“These people, their lives…they’re in a galaxy far, far away…it’s a journey that people can relate to” — 23 year-old Daisy Ridley (i.e., Rey) offering a generic, somewhat worrisome thought about Star Wars 7: The Force Awakens in the Vanity Fair video piece. What I find worrisome is a sense of what Ridley may (I say “may”) be implying when she says “people.” Millenials and fanboys, I fear she means. A chill just went down my backbone. I sincerely hope my suspicions are neurotic rather than intuitive. I really want Awakens to work in a classical way.
I shouldn’t have to remind anyone that that the converted, fluttery-voiced devotionals (i.e., the children of Harry Knowles) mean nothing — they’ll be there no matter what. This movie has to knock my demanding, somewhat grumpy socks off…that’s what’ll count at the end of the day.

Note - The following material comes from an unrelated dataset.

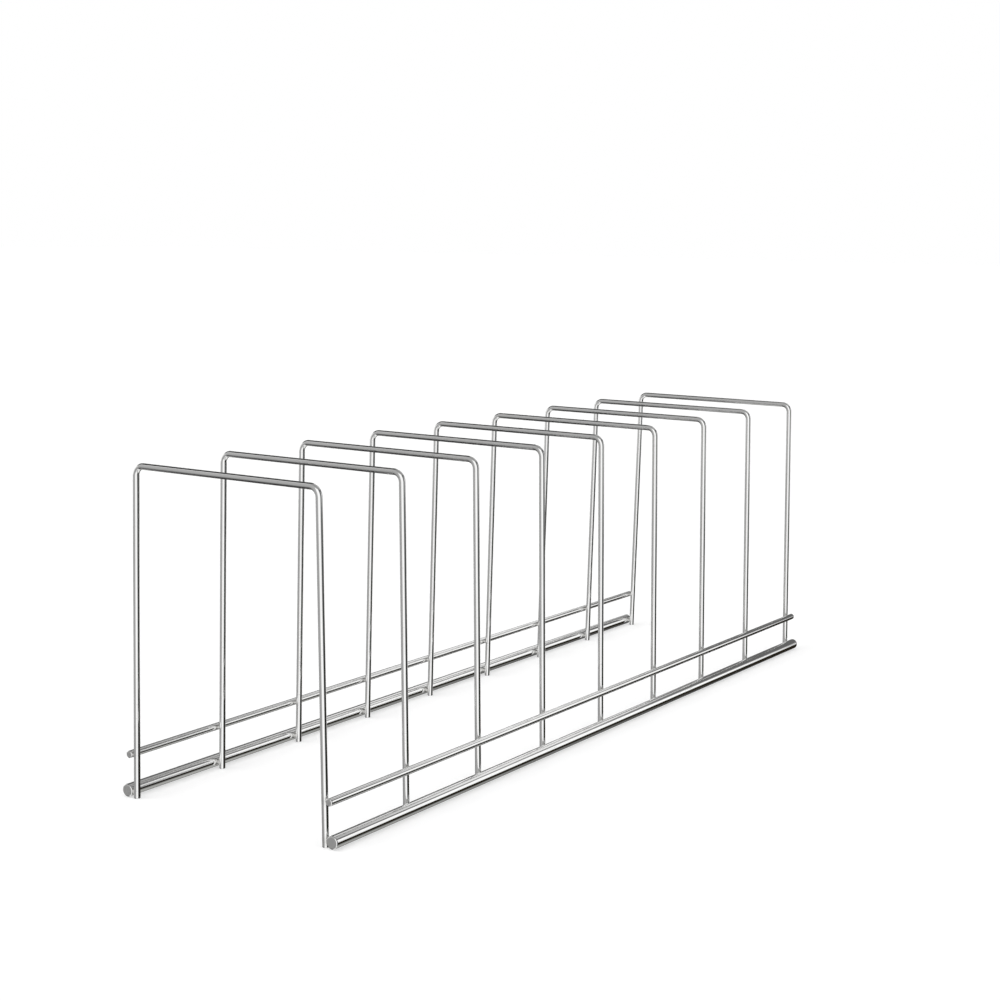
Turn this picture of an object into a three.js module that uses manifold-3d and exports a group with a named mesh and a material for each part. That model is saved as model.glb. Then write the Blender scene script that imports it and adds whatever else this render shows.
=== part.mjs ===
// Chromed wire plate rack: a row of upright wire hoops, welded at their feet to two pairs of rails.
// Millimetres, +Z up. The rack runs along Y, front at -Y, and each hoop stands across it in its own XZ plane.
// The origin is on the ground, in the middle of the rack's footprint.
import * as THREE from "three";
import { mergeVertices } from "three/addons/utils/BufferGeometryUtils.js";
import Module from "manifold-3d";

const wasm = await Module();
wasm.setup();

// Hoops: one bent wire each, with legs that spread a little towards the ground

const HOOP_COUNT = 9;
const HOOP_PITCH = 58; // centre to centre along the rack, so each plate slot is this less one wire
const HOOP_WIRE = 3; // wire diameter
const HOOP_RISE = 157.5; // ground to the centre line of the top bar
const HOOP_FOOT_SPREAD = 114; // centre line to centre line at the ground
const HOOP_TOP_SPREAD = 107.5; // the same, where the legs' lines meet the top bar's line
const HOOP_BEND = 4.5; // radius of the centre line in the two top corners
const HOOP_FOOT_CHAMFER = 0.4; // on the sheared ends that stand on the ground

// Rails: two straight rods along the outside of the legs on either side, a thick one below a thin one

const LOWER_ROD = 6; // diameter
const LOWER_ROD_END_ROUND = 0.5; // radius of the edge round each end face
const LOWER_ROD_GROUND_GAP = 0.3; // the legs carry the rack, so the rod stays just clear of the ground
const UPPER_ROD = 3.5; // diameter
const UPPER_ROD_END_ROUND = 0.45;
const RAIL_STEP = 17.7; // from the lower rod's centre line up to the upper rod's
const RAIL_END_PROUD = 0.3; // how far a rod's end stands past the first and last hoop's wire

// Welds: the metal squeezed out round the spot where a rail and a leg cross

const WELD_THROAT = 0.1; // its thickness where the two wires are closest
const WELD_CLEARANCE = 0.1; // left between the weld and each wire
const WELD_REACH = 1.35; // half its extent along the rail and up the leg
const WELD_BULGE = 0.75; // half its extent across the seam

// How finely round things are cut

const WIRE_SIDES = 16;
const ROD_SIDES = 24;
const BEND_STEPS = 6;
const END_ROUND_STEPS = 2;
const WELD_SIDES = 10;
const WELD_RINGS = 6;
const CUT_OVERRUN = 2; // how far a cutting tool runs past what it cuts

// Worked out from the sizes above

const wireRadius = HOOP_WIRE / 2;
const footX = HOOP_FOOT_SPREAD / 2;
const topX = HOOP_TOP_SPREAD / 2;
const legLean = Math.atan2(footX - topX, HOOP_RISE); // angle of a leg from the vertical
const seamGap = WELD_THROAT + 2 * WELD_CLEARANCE; // between a leg's surface and a rod's
const rackSpan = (HOOP_COUNT - 1) * HOOP_PITCH; // first hoop to last hoop
const railLength = rackSpan + HOOP_WIRE + 2 * RAIL_END_PROUD;
const lowerRailZ = LOWER_ROD_GROUND_GAP + LOWER_ROD / 2;
const upperRailZ = lowerRailZ + RAIL_STEP;

const chromedWire = new THREE.MeshStandardMaterial({ color: 0xc9cacc, roughness: 0.1, metalness: 1 });
const chromedRod = new THREE.MeshStandardMaterial({ color: 0xc4c6c8, roughness: 0.12, metalness: 1 });
const chromedWeld = new THREE.MeshStandardMaterial({ color: 0xb4b5b5, roughness: 0.3, metalness: 1 });

// A closed three.js geometry as a solid that can be cut
function solidOf(geometry) {
  const bare = geometry.clone();
  bare.deleteAttribute("normal");
  bare.deleteAttribute("uv");
  const merged = mergeVertices(bare);
  const mesh = new wasm.Mesh({
    numProp: 3,
    vertProperties: merged.attributes.position.array,
    triVerts: new Uint32Array(merged.index.array),
  });
  return new wasm.Manifold(mesh);
}

// A solid as a three.js geometry again
function geometryOf(solid) {
  const mesh = solid.getMesh();
  const geometry = new THREE.BufferGeometry();
  geometry.setAttribute("position", new THREE.BufferAttribute(mesh.vertProperties, 3));
  geometry.setIndex(new THREE.BufferAttribute(mesh.triVerts, 1));
  geometry.computeVertexNormals();
  return geometry;
}

function named(name, geometry, material) {
  const mesh = new THREE.Mesh(geometry, material);
  mesh.name = name;
  return mesh;
}

// A curve that an extrusion follows from one station to the next, however far apart they are,
// so that a straight stretch costs one step and a bend gets as many as it needs.
class StationCurve extends THREE.Curve {
  constructor(stations) {
    super();
    this.stations = stations;
  }

  station(u) {
    return this.stations[Math.round(u * (this.stations.length - 1))];
  }

  getPoint(u) {
    return this.station(u).point.clone();
  }

  getPointAt(u) {
    return this.getPoint(u);
  }

  getTangentAt(u) {
    return this.station(u).tangent.clone();
  }
}

// One top corner of the hoop, from the leg to the top bar. Side is 1 on the right and -1 on the left.
function bendStations(side) {
  const turn = Math.PI / 2 - legLean;
  const centreX = topX - HOOP_BEND * Math.tan(turn / 2);
  const stations = [];
  for (let k = 0; k <= BEND_STEPS; k += 1) {
    const angle = legLean + (turn * k) / BEND_STEPS; // 0 points out sideways, a quarter turn points up
    const outward = new THREE.Vector3(side * Math.cos(angle), 0, Math.sin(angle));
    const centre = new THREE.Vector3(side * centreX, 0, HOOP_RISE - HOOP_BEND);
    stations.push({
      point: centre.addScaledVector(outward, HOOP_BEND),
      tangent: new THREE.Vector3(-side * Math.sin(angle), 0, Math.cos(angle)),
    });
  }
  return stations;
}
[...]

I will be one of the first canaries to go down into the Force Awakens coal mine, and if I die, the movie dies with me in a sense.

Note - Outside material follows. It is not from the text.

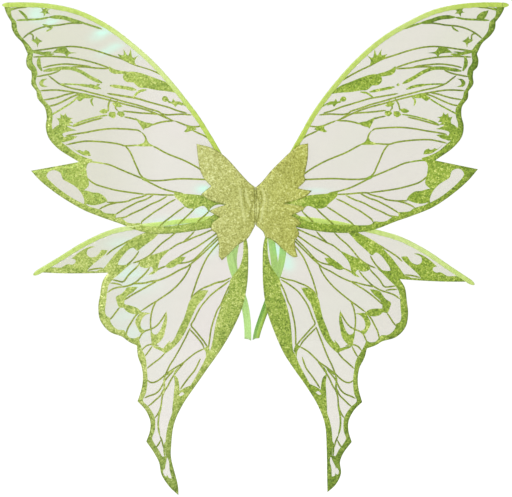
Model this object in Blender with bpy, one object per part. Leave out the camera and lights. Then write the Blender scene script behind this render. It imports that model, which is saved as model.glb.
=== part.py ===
"""Fairy wings worn on the back: two wing halves that fold together about a centre seam, and two elastic straps.

Run with: blender --background --python part.py

Metres, +Z up. +Y points at the wearer's back, -Y at whoever looks at the decorated side, +X to the right of that
viewer. The origin is the centre of the back pad's rear face. Outlines below are in millimetres, as (x, z) pairs
of the right half; the left half mirrors them. A third entry, CUSP, marks a sharp corner of an outline.
"""

import math

import bmesh
import bpy
from mathutils import Vector

MM = 0.001
CUSP = "cusp"
GAP = 0.3  # clearance between touching pieces

# Layers from front to back, as Y of each layer's middle or of its two faces.
COVER_FRONT_Y = (-16.0, -14.5)
UPPER_PLANE_Y = -12.0
LOWER_PLANE_Y = -9.0
LINING_Y = (-6.3, -5.3)
YOKE_Y = (-5.0, -4.2)
PAD_Y = (-3.9, 0.0)

FILM_THICKNESS = 0.8
WIRE_RADIUS = 1.2
BINDING_WIDTH = 7.8
BINDING_BULGE = 2.1  # half the binding's thickness over its wire
BINDING_WALL = 0.6
BINDING_FLANGE = 1.3  # half the binding's thickness over the film
FILM_INSET = 4.9  # how far the film's edge lies inside the binding's outer edge
STRAP_WIDTH = 11.0
STRAP_THICKNESS = 1.0

PAD_SIZE = (36.0, 52.0)
YOKE_SIZE = (64.0, 52.0)
WEB_THICKNESS = 1.0
WEB_HEIGHT = 58.0
SEAM_X = 1.0  # each half's inner edge, and its hinge line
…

If The Force Awakens doesn’t have the oxygen we all want and need…if it doesn’t reach in and touch long-view, been-around-the-block guys like myself, hard guys who’ve been on the long ride (a fraternity that includes, of course, director J.J. Abrams and co-scenarist Larry Kasdan) and have acquired the perspective that separates the wheat from the chaff…if Awakens doesn’t do that thing, it won’t linger. It’ll just be a super-popular film and then it’ll be up to Rian Johnson to save the day.
Either you understand that The Empire Strikes Back is, was and will probably always be the summit of the franchise, or you don’t.